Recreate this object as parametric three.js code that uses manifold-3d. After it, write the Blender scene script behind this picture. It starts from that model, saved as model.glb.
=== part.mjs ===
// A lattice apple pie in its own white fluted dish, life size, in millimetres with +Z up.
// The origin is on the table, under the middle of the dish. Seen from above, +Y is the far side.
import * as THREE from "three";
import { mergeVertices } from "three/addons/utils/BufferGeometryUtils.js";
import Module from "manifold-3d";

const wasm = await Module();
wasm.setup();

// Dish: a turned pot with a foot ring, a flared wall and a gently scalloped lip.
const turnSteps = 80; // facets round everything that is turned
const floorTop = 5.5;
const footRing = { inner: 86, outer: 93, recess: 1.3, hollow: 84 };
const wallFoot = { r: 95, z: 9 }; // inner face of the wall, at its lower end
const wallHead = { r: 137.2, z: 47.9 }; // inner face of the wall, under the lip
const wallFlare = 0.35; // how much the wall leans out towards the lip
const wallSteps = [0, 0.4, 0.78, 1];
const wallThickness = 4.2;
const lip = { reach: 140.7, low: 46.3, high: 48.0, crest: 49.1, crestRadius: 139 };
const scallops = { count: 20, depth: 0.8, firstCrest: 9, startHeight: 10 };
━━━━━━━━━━
- [SET EXERCISE] Copy out each line exactly.

- [EXERCISE OUTPUT]
Recreate this object as parametric three.js code that uses manifold-3d. After it, write the Blender scene script behind this picture. It starts from that model, saved as model.glb.
=== part.mjs ===
// A lattice apple pie in its own white fluted dish, life size, in millimetres with +Z up.
// The origin is on the table, under the middle of the dish. Seen from above, +Y is the far side.
import * as THREE from "three";
import { mergeVertices } from "three/addons/utils/BufferGeometryUtils.js";
import Module from "manifold-3d";

const wasm = await Module();
wasm.setup();

// Dish: a turned pot with a foot ring, a flared wall and a gently scalloped lip.
const turnSteps = 80; // facets round everything that is turned
const floorTop = 5.5;
const footRing = { inner: 86, outer: 93, recess: 1.3, hollow: 84 };
const wallFoot = { r: 95, z: 9 }; // inner face of the wall, at its lower end
const wallHead = { r: 137.2, z: 47.9 }; // inner face of the wall, under the lip
const wallFlare = 0.35; // how much the wall leans out towards the lip
const wallSteps = [0, 0.4, 0.78, 1];
const wallThickness = 4.2;
const lip = { reach: 140.7, low: 46.3, high: 48.0, crest: 49.1, crestRadius: 139 };
const scallops = { count: 20, depth: 0.8, firstCrest: 9, startHeight: 10 };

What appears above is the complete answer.